Directions for this task »
Copy out precisely the lines beginning at the line that contains "What OpenSCAD source" and ending at the line that contains "from that level.", including both.

Information provided »

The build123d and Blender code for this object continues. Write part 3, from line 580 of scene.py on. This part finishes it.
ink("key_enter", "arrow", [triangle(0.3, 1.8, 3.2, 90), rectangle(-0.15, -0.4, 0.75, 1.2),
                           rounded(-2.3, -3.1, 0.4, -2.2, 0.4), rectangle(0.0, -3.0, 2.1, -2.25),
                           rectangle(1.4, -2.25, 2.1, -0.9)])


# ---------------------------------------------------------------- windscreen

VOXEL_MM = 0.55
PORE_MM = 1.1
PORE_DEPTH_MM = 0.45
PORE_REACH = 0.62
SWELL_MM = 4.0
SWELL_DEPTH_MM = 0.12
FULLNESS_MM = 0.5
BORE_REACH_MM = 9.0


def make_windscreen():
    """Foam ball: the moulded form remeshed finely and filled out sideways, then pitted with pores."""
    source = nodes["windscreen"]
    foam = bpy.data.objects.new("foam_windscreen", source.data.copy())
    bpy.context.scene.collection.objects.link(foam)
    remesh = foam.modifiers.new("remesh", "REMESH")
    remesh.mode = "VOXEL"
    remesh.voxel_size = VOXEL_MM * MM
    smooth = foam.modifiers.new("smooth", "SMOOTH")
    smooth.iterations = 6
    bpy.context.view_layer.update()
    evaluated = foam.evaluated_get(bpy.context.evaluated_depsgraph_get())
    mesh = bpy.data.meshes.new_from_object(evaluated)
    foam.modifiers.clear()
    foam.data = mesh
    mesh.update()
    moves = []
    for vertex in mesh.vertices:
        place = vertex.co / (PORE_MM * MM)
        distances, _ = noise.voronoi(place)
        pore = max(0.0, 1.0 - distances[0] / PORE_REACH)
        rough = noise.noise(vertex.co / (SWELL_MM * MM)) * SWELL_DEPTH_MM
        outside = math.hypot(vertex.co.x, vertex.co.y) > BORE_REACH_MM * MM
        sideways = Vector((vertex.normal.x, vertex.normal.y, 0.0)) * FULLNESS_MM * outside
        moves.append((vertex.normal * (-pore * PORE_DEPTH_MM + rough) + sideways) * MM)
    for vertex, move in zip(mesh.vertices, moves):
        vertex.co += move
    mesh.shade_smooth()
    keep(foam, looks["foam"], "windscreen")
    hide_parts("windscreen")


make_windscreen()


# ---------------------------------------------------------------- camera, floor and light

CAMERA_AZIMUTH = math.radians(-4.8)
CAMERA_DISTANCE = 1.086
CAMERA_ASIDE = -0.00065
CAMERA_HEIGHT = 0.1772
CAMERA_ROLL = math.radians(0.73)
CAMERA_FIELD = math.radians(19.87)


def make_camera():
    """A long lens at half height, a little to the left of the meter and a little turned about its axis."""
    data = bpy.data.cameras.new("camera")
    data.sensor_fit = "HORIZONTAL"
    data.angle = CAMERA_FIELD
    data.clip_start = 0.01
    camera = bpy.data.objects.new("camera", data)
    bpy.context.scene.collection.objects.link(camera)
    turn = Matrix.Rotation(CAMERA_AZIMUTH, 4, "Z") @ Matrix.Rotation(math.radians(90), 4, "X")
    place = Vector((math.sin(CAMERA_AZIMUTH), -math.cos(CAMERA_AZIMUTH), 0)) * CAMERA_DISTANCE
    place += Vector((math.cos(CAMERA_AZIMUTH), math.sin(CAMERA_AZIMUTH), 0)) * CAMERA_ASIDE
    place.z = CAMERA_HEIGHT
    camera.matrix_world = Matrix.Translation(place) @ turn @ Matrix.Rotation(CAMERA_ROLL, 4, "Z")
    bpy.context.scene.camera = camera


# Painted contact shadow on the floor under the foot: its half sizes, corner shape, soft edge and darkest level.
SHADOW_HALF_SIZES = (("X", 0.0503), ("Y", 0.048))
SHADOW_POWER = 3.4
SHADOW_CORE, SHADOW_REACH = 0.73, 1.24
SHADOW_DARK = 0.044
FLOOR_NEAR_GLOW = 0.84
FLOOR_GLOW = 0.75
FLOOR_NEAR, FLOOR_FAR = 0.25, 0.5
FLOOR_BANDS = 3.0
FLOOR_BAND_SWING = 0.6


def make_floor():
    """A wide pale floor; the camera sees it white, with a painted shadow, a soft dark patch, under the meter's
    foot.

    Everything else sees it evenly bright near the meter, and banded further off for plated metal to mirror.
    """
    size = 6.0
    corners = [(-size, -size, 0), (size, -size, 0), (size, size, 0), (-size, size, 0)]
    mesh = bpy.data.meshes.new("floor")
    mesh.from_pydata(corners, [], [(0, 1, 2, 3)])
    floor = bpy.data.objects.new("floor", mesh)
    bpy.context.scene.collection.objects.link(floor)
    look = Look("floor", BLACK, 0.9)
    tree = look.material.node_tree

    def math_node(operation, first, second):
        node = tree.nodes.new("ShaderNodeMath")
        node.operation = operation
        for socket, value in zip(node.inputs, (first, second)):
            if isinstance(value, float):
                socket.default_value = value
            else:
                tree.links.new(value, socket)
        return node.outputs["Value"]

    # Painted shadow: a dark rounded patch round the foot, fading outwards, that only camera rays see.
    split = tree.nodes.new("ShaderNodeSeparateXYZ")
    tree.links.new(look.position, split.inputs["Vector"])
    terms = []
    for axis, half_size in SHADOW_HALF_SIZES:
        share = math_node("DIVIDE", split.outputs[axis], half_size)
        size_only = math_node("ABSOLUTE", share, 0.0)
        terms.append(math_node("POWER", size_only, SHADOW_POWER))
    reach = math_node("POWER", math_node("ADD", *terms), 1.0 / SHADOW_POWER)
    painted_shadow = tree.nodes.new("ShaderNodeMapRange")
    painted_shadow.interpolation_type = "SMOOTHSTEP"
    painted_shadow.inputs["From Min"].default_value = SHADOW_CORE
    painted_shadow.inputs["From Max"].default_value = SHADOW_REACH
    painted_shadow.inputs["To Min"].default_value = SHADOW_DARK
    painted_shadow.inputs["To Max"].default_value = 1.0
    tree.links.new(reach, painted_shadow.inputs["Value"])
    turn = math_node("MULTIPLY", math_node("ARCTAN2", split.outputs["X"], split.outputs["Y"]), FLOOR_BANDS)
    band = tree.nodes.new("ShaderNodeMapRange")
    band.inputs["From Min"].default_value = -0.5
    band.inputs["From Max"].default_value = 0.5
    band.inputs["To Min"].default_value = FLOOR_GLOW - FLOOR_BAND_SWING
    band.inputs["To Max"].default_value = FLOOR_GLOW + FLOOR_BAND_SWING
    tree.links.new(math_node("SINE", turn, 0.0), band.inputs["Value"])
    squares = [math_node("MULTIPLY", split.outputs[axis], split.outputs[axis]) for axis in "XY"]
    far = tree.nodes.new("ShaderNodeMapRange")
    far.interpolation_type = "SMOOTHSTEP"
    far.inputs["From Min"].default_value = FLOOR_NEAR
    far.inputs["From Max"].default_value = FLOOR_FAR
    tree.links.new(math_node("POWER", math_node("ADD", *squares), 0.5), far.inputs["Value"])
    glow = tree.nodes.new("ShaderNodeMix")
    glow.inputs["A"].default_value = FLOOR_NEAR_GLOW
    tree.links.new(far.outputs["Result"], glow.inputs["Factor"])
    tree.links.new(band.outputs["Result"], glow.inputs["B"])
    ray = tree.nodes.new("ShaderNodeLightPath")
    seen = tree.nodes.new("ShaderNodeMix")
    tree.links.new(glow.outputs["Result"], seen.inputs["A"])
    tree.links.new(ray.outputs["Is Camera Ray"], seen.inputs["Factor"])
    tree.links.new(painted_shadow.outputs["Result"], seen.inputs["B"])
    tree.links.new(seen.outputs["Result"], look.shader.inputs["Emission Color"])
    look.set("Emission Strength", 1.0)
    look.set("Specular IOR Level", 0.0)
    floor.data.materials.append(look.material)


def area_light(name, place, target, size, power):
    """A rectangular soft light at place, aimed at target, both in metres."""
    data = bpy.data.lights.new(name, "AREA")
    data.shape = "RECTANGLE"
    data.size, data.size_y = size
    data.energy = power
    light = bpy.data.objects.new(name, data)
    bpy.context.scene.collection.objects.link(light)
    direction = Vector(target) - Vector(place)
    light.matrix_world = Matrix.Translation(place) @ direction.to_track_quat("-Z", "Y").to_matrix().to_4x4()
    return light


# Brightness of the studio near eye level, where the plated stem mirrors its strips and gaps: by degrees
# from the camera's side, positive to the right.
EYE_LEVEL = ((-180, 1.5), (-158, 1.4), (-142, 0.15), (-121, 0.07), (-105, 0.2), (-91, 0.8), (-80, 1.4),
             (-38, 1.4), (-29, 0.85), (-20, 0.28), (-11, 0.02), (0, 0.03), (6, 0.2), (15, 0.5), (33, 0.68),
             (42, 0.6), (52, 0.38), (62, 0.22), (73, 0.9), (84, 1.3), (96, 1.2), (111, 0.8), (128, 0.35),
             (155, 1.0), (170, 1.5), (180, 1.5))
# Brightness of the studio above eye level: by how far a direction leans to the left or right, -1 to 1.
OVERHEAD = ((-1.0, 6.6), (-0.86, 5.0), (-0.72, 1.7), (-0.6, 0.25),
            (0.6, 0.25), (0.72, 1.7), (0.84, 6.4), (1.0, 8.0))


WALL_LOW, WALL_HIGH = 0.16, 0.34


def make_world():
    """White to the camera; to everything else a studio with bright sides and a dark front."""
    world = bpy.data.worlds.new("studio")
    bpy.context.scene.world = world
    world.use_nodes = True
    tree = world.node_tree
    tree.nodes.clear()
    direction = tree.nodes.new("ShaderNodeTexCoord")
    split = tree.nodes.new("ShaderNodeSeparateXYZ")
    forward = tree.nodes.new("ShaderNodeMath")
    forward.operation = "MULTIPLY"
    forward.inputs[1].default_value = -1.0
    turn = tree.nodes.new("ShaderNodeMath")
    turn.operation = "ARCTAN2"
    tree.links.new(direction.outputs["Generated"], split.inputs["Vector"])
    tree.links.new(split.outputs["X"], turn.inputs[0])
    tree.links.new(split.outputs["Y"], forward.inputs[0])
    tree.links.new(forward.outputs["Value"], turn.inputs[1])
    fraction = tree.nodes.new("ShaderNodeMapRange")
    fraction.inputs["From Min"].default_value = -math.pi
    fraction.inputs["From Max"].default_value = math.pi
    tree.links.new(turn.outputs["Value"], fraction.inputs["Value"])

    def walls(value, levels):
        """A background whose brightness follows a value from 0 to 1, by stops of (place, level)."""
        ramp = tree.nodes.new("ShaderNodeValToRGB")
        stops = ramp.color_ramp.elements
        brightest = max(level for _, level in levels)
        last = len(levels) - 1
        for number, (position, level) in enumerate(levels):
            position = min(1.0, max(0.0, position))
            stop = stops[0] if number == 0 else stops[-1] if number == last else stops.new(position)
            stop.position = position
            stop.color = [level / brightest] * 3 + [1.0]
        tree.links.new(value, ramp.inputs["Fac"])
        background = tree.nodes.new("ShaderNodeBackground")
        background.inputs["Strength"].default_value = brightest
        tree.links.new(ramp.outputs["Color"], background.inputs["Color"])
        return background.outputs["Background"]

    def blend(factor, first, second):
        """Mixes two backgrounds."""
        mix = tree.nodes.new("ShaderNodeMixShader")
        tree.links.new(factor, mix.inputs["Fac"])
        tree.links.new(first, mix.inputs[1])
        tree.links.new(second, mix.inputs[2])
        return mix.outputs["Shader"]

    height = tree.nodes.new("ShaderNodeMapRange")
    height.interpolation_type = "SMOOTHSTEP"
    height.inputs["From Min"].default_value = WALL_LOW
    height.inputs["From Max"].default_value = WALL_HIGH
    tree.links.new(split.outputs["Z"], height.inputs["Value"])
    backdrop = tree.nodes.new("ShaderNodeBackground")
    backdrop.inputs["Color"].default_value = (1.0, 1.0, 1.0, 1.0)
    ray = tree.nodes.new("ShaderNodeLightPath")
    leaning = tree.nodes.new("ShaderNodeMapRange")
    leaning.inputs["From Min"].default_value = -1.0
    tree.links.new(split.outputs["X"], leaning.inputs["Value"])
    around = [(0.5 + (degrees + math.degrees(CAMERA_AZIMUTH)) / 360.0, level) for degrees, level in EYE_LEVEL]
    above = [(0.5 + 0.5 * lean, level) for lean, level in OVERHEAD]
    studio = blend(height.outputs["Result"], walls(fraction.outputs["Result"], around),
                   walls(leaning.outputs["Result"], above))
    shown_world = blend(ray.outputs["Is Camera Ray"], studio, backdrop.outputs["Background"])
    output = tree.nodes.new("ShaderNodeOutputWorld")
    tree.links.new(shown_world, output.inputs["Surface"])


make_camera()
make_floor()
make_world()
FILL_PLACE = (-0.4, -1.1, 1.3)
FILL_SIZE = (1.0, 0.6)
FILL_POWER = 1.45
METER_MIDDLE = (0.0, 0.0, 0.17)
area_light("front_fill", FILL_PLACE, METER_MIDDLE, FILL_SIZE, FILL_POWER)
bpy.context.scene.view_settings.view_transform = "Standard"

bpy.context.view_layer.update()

==

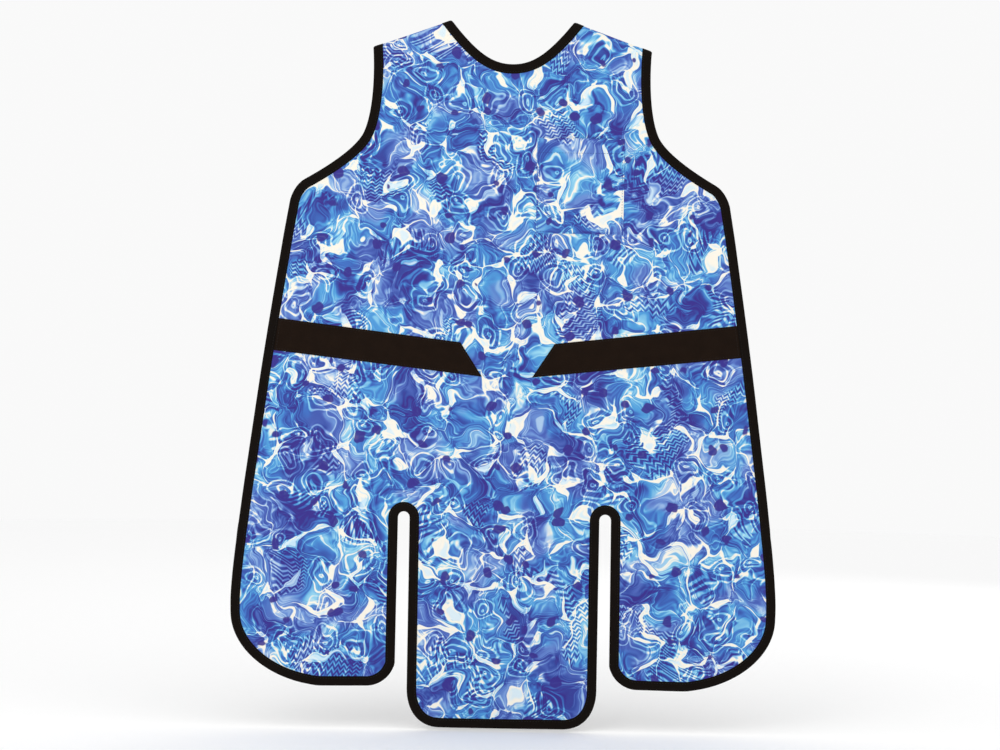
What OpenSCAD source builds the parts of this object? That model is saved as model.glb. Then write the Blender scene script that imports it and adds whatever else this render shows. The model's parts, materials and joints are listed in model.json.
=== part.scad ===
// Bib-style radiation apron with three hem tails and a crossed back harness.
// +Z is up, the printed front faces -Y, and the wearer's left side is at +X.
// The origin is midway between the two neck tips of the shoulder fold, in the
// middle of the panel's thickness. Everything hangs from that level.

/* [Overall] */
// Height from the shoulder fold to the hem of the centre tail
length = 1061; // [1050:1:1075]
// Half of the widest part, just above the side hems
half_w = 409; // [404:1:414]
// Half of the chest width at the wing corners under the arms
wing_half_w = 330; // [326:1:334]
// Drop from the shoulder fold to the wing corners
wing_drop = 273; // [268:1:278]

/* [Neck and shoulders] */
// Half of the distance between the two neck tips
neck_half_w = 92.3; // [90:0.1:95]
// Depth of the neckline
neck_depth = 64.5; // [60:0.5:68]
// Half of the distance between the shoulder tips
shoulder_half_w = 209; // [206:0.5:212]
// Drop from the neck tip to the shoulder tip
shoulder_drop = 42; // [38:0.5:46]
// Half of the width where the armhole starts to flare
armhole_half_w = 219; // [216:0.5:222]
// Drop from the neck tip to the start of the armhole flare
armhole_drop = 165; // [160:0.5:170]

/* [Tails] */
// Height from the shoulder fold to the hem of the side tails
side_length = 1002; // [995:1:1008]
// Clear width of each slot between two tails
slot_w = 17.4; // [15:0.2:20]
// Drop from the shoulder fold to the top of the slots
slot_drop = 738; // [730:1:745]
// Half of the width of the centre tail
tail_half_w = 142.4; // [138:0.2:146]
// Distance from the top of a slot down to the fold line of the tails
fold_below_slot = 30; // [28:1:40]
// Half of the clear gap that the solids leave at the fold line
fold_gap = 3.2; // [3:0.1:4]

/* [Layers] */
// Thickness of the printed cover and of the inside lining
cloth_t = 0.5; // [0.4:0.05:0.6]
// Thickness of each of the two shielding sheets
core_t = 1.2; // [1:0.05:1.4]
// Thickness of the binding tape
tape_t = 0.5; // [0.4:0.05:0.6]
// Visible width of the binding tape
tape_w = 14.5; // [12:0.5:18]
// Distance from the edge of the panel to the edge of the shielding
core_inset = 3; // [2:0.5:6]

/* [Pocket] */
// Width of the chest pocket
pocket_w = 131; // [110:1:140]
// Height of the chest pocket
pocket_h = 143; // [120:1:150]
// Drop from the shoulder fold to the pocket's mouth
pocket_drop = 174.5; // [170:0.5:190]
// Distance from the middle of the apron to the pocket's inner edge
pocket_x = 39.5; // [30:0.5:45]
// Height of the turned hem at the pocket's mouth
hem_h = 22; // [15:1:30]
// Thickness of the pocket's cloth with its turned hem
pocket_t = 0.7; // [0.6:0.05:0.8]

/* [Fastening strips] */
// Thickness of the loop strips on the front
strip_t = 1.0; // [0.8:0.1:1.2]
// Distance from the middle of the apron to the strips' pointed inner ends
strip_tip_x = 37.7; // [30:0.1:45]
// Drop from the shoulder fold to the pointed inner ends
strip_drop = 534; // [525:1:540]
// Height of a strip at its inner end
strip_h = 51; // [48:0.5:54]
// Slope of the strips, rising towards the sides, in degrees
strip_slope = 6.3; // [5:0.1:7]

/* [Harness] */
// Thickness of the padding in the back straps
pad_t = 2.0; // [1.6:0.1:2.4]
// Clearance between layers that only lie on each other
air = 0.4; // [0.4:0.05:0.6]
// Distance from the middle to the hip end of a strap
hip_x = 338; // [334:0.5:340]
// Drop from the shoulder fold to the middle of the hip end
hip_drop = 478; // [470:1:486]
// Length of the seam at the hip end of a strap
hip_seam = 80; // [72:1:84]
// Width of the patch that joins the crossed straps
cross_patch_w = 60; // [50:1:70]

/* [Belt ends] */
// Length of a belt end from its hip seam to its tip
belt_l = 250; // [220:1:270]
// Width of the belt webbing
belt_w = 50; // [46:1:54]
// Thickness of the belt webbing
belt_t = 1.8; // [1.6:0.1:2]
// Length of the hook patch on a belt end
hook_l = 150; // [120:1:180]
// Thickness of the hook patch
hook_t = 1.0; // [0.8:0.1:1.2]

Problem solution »
What OpenSCAD source builds the parts of this object? That model is saved as model.glb. Then write the Blender scene script that imports it and adds whatever else this render shows. The model's parts, materials and joints are listed in model.json.
=== part.scad ===
// Bib-style radiation apron with three hem tails and a crossed back harness.
// +Z is up, the printed front faces -Y, and the wearer's left side is at +X.
// The origin is midway between the two neck tips of the shoulder fold, in the
// middle of the panel's thickness. Everything hangs from that level.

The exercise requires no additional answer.